- Daffy Duck: Hmm. Guess I'll have to use my Jekyll and Hyde routine on this wise guy.
- [knocks on door]
- Porky Pig: Yes?
- Daffy Duck: I'm sorry you did that to me. People shouldn't push me around. It isn't good for me.
- Porky Pig: Oh, f-f-fiddlesticks. And why not?
- Daffy Duck: Because I'm a split personality, that's why not. I'm two people in one. A schiz... a schiz... a schizophreniac. When people are nice to me, I'm sweet, gentle, and loving.
- [Jumps into Porky's arms and starts caressing him, speaks in French accent]
- Daffy Duck: Ello, baby. Nice, fat, little butterball.
- Porky Pig: Oh, n-n-now stop.
- Daffy Duck: But when some wise guy starts pushing me around, look... out! I turn into a hideous monster.
- [Puts on fake fangs and messes up his hair, then pants and snarls at Porky, who jumps up to the ceiling and hangs on to a chandelier]
- Daffy Duck: Get the idea, buster?
- Porky Pig: I d-do, I do! Ind-deed I d-d-do! And I'll be r-real nice and k-kind and gentle to you.
- Porky Pig: The d-d-oorbell. Oh, i-it couldn't be the grand prize. He-he-he. I've never won anything in my life.
- Delivery Man: [hands Porky a present] Well, you have now Here it is, lucky boy. The grand prize. He-he-he-he-he!
- Porky Pig: Oh, f-fortunate, fortunate me. G-golly, I w-wonder what it is?
- Daffy Duck: [pops out of present] It's a duck, fat stuff! A genuine live duck!
- Porky Pig: A d-d-d-d-duck?
- Daffy Duck: Yes, a d-d-d-duck.
- Porky Pig: G-gee, just what I always wanted, I s-suppose.
- Daffy Duck: Hmm. Not a bad-looking dump, if you got rid of some of this trash.
- [Sees vase on table]
- Daffy Duck: Yeesh! This monstrosity's got to go.
- [Throws vase out the window]
- Porky Pig: Here now, y-you stop that!
- Daffy Duck: [Throws chair out window] This is out.
- Porky Pig: C-cut that out! Stop it!
- Daffy Duck: This junk goes.
- [Throws more stuff out window]
- Porky Pig: N-n-now you s-s-stop that!
- Daffy Duck: Umm... Yup. That's gotta go.
- [Picks up Porky to throw out the window]
- Porky Pig: N-now you cut that out! P-p-put me down!
- Daffy Duck: Oh, all right. If you wanna spoil the whole effect.

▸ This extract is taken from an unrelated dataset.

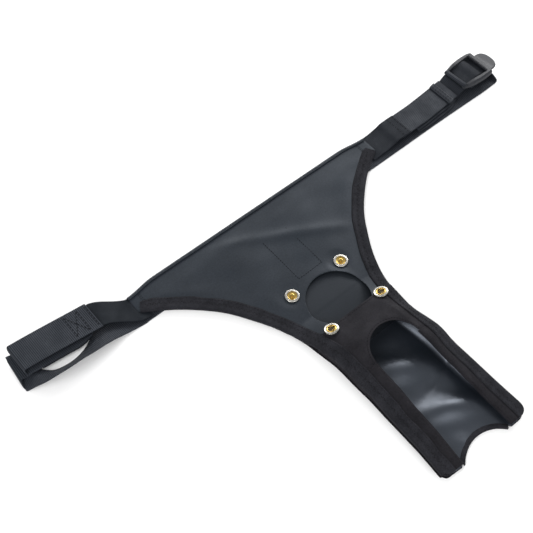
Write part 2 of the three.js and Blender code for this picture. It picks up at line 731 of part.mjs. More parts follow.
function webSection(x, y, z, roll, dx, dz) {
  const c = Math.cos(roll) * WEB_W / 2;
  const s = Math.sin(roll) * WEB_W / 2;
  const [tx, tz] = [dz * WEB_T / 2, dx * WEB_T / 2];
  return [
    v3(x - tx, y - c, z + s + tz), v3(x + tx, y - c, z + s - tz),
    v3(x + tx, y + c, z - s - tz), v3(x - tx, y + c, z - s + tz),
  ];
}

function leftLoop() {
  const sections = L_ROLL.map(([past, edge, lift]) => {
    const roll = Math.asin(lift / WEB_W);
    const y = edge + (1 - Math.cos(roll)) * WEB_W / 2;
    return webSection(-STRAP_START - past, y, WEB_MID + lift / 2, roll, 1, 0);
  });
  const [endPast, endY] = L_ROLL.at(-1);
  const endX = -STRAP_START - endPast;
  const r = (L_LOW - WEB_MID) / 2;
  for (let i = 1; i <= TURN_STEPS; i += 1) {
    const a = Math.PI * i / TURN_STEPS;
    const y = lerp(endY, leftShift(endX), i / TURN_STEPS);
    sections.push(webSection(endX - r * Math.sin(a), y, WEB_MID + r - r * Math.cos(a), 0, Math.cos(a), -Math.sin(a)));
  }
  sections.push(webSection(L_CUT - GAP, leftShift(L_CUT), L_LOW, 0, -1, 0));
  add('left_loop', loft(sections), 'webbing');
}

backStrap();
rightStraps();
strapHem();
leftStraps();
leftLoop();

// ---- buckle --------------------------------------------------------------------------------------
const LOCK_IN = WEB_W / 2 + 0.8;           // half the width inside the buckle
const RAIL_W = 3.6;                        // width of each side rail
const LOCK_OUT = LOCK_IN + RAIL_W;
const GRIP_W = 5;                          // width and depth of the grip bar
const GRIP_H = 3.4;
const TOOTH_H = 0.6;
const TEETH = 10;
const TAB_REACH = 12;                      // length, half width and thickness of the thumb tab
const TAB_HALF = 12;
const TAB_T = 2.2;
const NOSE_X = BAR_X - 2;                  // the rails' rounded end around the fixed bar
const NOSE_R = 1.6;
const HEEL_X = GRIP_X + GRIP_W;            // and their far end

function railGeometry(side) {
  const shape = new THREE.Shape();
  shape.moveTo(NOSE_X, BAR_Z - NOSE_R);
  shape.lineTo(NOSE_X + 5, LOCK_LOW);
  shape.lineTo(HEEL_X - 6, LOCK_LOW);
  shape.lineTo(HEEL_X, LOCK_LOW + 2);
  shape.lineTo(HEEL_X, LOCK_TOP - 1);
  shape.lineTo(HEEL_X - 4, LOCK_TOP);
  shape.lineTo(NOSE_X + 14, LOCK_TOP - 0.4);
  shape.lineTo(NOSE_X, BAR_Z + NOSE_R);
  shape.closePath();
  const geometry = new THREE.ExtrudeGeometry(shape, { depth: RAIL_W, bevelEnabled: false });
  geometry.rotateX(Math.PI / 2);
  geometry.translate(0, side > 0 ? LOCK_OUT : -LOCK_IN, 0);
  return geometry;
}

const MID_BAR_Z = LOCK_LOW + BAR_R + 0.7;

function barGeometry(x, z) {
  const geometry = new THREE.CylinderGeometry(BAR_R, BAR_R, 2 * LOCK_IN + 1, 20);
  geometry.translate(x, 0, z);
  return geometry;
}

const GRIP_TOP = LOCK_TOP - TOOTH_H;
const GRIP_LOW = GRIP_TOP - GRIP_H;

// The grip bar carries a row of teeth that bite the webbing.
function gripSolid() {
  const half = LOCK_IN + 0.5;
  let solid = toSolid(box(GRIP_X, HEEL_X, -half, half, GRIP_LOW, GRIP_TOP));
  const pitch = 2 * LOCK_IN / TEETH;
  for (let i = 0; i < TEETH; i += 1) {
    const y = -LOCK_IN + pitch * (i + 0.5);
    const tooth = box(GRIP_X + 1, HEEL_X - 1, y - pitch / 4, y + pitch / 4, GRIP_TOP - TOOTH_H, LOCK_TOP);
    solid = solid.add(toSolid(tooth));
  }
  return solid;
}

function tabGeometry() {
  const shape = new THREE.Shape();
  const x = HEEL_X - 0.5;
  const tip = x + TAB_REACH + 1;
  shape.moveTo(x, -TAB_HALF);
  shape.bezierCurveTo(x + TAB_REACH, -TAB_HALF, tip, -TAB_HALF / 2, tip, 0);
  shape.bezierCurveTo(tip, TAB_HALF / 2, x + TAB_REACH, TAB_HALF, x, TAB_HALF);
  shape.closePath();
  const top = GRIP_TOP - TOOTH_H;
  return plate(shape, top - TAB_T, top);
}

function ladderLock() {
  let solid = toSolid(railGeometry(1)).add(toSolid(railGeometry(-1)));
  solid = solid.add(toSolid(barGeometry(BAR_X, BAR_Z)));
  solid = solid.add(toSolid(barGeometry(MID_BAR_X, MID_BAR_Z)));
  solid = solid.add(gripSolid()).add(toSolid(tabGeometry()));
  add('ladder_lock', toGeometry(solid), 'plastic');
}

// Webbing that comes from under the grip bar, over the middle bar and down towards the fixed bar.
function adjusterWebbing() {
  const over = MID_BAR_Z + BAR_R + GAP + WEB_MID;
  const under = GRIP_LOW - GAP - WEB_MID;
  const low = LOCK_LOW + GAP + WEB_MID;
  const crown = BAR_R - 0.1;
  const path = [
    [BAR_X + WRAP_R + WEB_T + 1, low], [MID_BAR_X - 7, over - 2.2], [MID_BAR_X - crown, over],
    [MID_BAR_X + crown, over], [MID_BAR_X + 8, under - 0.2], [HEEL_X + 2, under - 0.6],
  ];
  ribbon('adjuster_webbing', path);
}

ladderLock();
adjusterWebbing();

export default group;
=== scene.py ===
"""Cloth, webbing, hardware and stage of a chest harness for a transceiver, around its CAD frame."""

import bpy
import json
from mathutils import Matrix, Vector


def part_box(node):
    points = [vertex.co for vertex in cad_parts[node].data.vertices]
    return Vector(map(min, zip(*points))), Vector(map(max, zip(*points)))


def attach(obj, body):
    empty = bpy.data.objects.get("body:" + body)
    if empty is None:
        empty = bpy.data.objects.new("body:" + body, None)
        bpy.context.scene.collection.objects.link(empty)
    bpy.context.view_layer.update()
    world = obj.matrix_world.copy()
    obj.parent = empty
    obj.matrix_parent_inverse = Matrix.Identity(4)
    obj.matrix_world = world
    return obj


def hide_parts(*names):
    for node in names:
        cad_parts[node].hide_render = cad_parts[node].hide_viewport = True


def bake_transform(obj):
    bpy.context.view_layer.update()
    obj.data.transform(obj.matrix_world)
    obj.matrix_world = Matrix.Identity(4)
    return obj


bl_info = {
    "name": "Transceiver harness",
    "version": (1, 0, 0),
    "blender": (4, 5, 0),
    "location": "3D View > Sidebar > Harness",
    "description": "Builds the cloth, webbing, snaps and buckle of a chest harness around its CAD frame",
    "category": "Object",
}

import json
import math

import bpy
import numpy as np
from mathutils import Matrix, Vector

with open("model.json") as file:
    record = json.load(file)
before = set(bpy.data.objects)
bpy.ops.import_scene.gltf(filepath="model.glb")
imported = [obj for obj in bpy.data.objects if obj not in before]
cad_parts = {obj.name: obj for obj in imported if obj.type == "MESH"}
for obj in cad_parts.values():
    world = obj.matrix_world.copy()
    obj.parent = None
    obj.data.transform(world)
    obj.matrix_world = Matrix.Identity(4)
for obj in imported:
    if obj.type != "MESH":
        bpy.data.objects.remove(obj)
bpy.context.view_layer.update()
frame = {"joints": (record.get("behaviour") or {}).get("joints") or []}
MM = 0.001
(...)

- Porky Pig: N-now just a minute, you n-nervy old duck. You got outside in the chicken coop where you belong.
- Daffy Duck: Coop, schmoop! I ain't sleeping in no chicken coop. I'm a duck. Have you got a duck coop?
- Porky Pig: Y-yes, I have.
- Daffy Duck: You have?
- Porky Pig: Y-yes.
- Daffy Duck: Oh. Well, is it a convertible coupe? Because I'm a convertible duck.
- [a car top appears in Daffy's back]
- Daffy Duck: See, chubby?
- [Runs around making car noises]
- Porky Pig: Oh, t-that treacherous trickster. I'll show him who's a knucklehead. I'll give him a dose of his own m-m-medicine.
- [puts on a hideous Halloween costume]
- Porky Pig: I hope I look sc-sc-scary enough.
- Daffy Duck: Well, I think I'll go scare some more daylights out of the little butterball.
- [he walks by a door, where Porky in costume walks by; he looks at Porky, thinking it's a mirror]
- Daffy Duck: Sufferin' catfish. I didn't realize I was that hideous.
- [pause]
- Daffy Duck: I'm not!
- [Daffy goes to pieces, then reconstructs himself, gets back inside the present and runs screaming out the door]
- Porky Pig: Gosh, what a scaredy-cat. Anyone who'd be scared of a masquerade costume is a c-craven little coward.
- [Passes by a mirror and sees himself, then jumps out of costume and into chandelier again]
- Porky Pig: S-so I'm a c-craven little coward.